* Hold a good kickoff meeting using an outside facilitator and develop customer satisfaction metrics.
* Ensure a complete Customer Requirements Definition and determine what customer input/approvals will occur after this Requirements Definition.
* Treat customer satisfaction as a constraint in addition to the usual triple constraints of scope, cost, and schedule (Figure 1). (Quality should be treated as an absolute to be achieved, not something to be balanced against cost and schedule. Grade can, however, be varied, but that is part of scope.)
* Work and control only to a feasible, though possibly very aggressive, budget and schedule. Reject the concept of "just try to do it" to impossible budgets or schedules. (Projects attempting impossible cost and schedule targets often cost more and take longer. This is because these projects cannot be properly managed and activities are done out of proper sequence which causes a lot of rework.)
8. Integration Across Department Lines
There may be many customers and stakeholders in different areas with different objectives and expectations, and it may be difficult to get all departments to fully review and accept the same plan. You should:
* Hold a kickoff meeting including all stakeholders and using an outside facilitator.
* Ensure everyone buys into the Requirements Definition.
* Develop a complete Network Schematic early in the project.
9. Large Potential for Interacting Changes
Changes are likely, and changes in one area generally affect other areas. This leads to disruption of the work due to changes after the design freeze at the end of front-end engineering; changes because the customer wants details done differently, not just for additional features; mistakes due to not implementing changes across all impacted areas; and rework causing lots of extra effort. You should:
* Do front-end engineering, including detailed documentation of how the system will work, screen designs, specifications, and many other things; and obtain customer approval.
* Be sure the customer representative youre working with has adequate experience, is given sufficient responsibility and authority to gather information from all the customers departments, and can arrive at decisions that will be honored by the customer.
* Complete the front-end engineering before any detail engineering is done.
* Do a thorough, formal review of the front-end engineering phase using an outside facilitator to be sure it is complete.
* Aggressively avoid changes after the design freeze unless the design creates an unsafe condition or just won't operate. Other potential changes should be delayed and installed after the project is complete if they are important enough. (The intent is not to stifle innovation by discouraging changes, but to get those changes made during the front-end engineering part of the project.)
* Carefully estimate the cost of any changes that have to be made after the design freeze. (The cost and schedule impact of changes is almost always much more than anticipated.)

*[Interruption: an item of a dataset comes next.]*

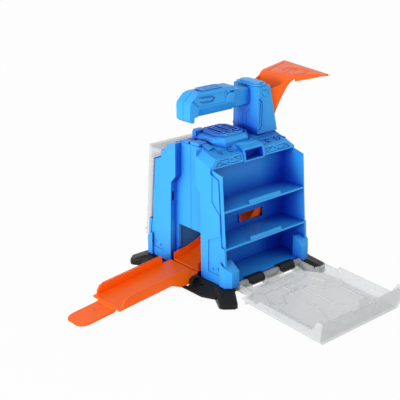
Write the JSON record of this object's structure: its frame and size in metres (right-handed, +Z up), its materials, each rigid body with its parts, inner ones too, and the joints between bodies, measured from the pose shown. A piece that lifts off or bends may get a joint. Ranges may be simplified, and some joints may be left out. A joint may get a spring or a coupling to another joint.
{
  "type": "toy garage",
  "caption": "Portable two-sided toy garage for small cars, with shelves behind clear fold-down doors, carrying handle, top chute, inner slide and fold-out ramp.",
  "frame": {"origin": "centre of the base plate's flat underside, on the parting plane of the housing", "axes": "+X from the ramp to the chute, along the front; -Y to the front door; +Z up"},
  "size_m": [0.2475, 0.2087, 0.1576],
  "materials": {
    "body_blue": "glossy moulded plastic",
    "orange": "glossy moulded plastic",
    "black": "satin moulded plastic",
    "clear": "frosted translucent plastic",
    "screw_steel": "plain steel"
  },
  "bodies": {
    "housing": {"base_frame": "black", "front_shell": "body_blue", "rear_shell": "body_blue", "roof_hatch": "body_blue", "tower_front": "body_blue", "tower_rear": "body_blue", "tower_cap": "body_blue", "chute": "orange", "slide_track": "orange", "base_screw_1": "screw_steel", "base_screw_2": "screw_steel", "base_screw_3": "screw_steel", "base_screw_4": "screw_steel", "shell_screw_1": "screw_steel", "shell_screw_2": "screw_steel", "shell_screw_3": "screw_steel", "shell_screw_4": "screw_steel", "tower_screw_1": "screw_steel", "tower_screw_2": "screw_steel", "tower_screw_3": "screw_steel", "tower_screw_4": "screw_steel"},
    "front_door": {"front_door": "clear"},
    "rear_door": {"rear_door": "clear"},
    "ramp": {"ramp": "orange"}
  },
  "joints": [
    {"name": "front_door_hinge", "type": "hinge", "parent": "housing", "child": "front_door", "pos_m": [0, -0.0495, 0.0068], "axis": [-1, 0, 0], "range_deg": [0, 97.5]},
    {"name": "rear_door_hinge", "type": "hinge", "parent": "housing", "child": "rear_door", "pos_m": [0, 0.0495, 0.0068], "axis": [-1, 0, 0], "range_deg": [0, 97.5]},
    {"name": "ramp_hinge", "type": "hinge", "parent": "housing", "child": "ramp", "pos_m": [-0.0535, 0, 0.0055], "axis": [0, 1, 0], "range_deg": [0, 95]}
  ]
}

10. Lack of Lead Engineers' Interest in People
Lead engineers are often uninterested in management, leadership, teamwork, and communications. They may not consider process control engineers part of the team in multidiscipline projects, or there may be no one leading the planning and execution of the process control project (or the process control part of a multidiscipline project). Too often, process control engineers just want to be left alone to do their own thing. You should:
* Make knowledge of project management concepts and willingness to do those tasks on projects a requirement for being a lead engineer--even on projects with just one engineer.
* Hold formal, structured reviews at key points in the project to check that the project is being controlled, the methodologies are being followed, and the deliverables in the preceding phases have been accomplished. These meetings must use a facilitator outside the project to be fully effective. A good review also has significant educational value.
* Assign the customers lead person and the project manager clearly defined responsibilities to give adequate oversight/supervision to the project.
Process control projects and the process control part of multidiscipline projects face a number of challenges: they are often difficult technically, hard to manage, and face unrealistic performance expectations. Customers often give detailed input into how things are done, but they may not appreciate the effort required or understand the importance of following a work process, particularly with respect to the design freeze.
Lead process control engineers are often not managing the project. They need to become educated on modern project management techniques and the extensions needed for process control. They must act like project managers, at least for the project management tasks that need to be done on projects.
Performing organizations should adopt a standard project methodology or develop one specifically for their organization. They should train lead process control engineers on the methodology and on project management tasks. They must ensure that each lead process control engineer accepts that he/she must do project management tasks, not just provide technical leadership to the project. Performing organizations should assign a project sponsor for each project, and give him or her well-defined responsibilities. They should hold reviews at key points in the project using an outside facilitator, and always maintain customer focus. And focus on the customer.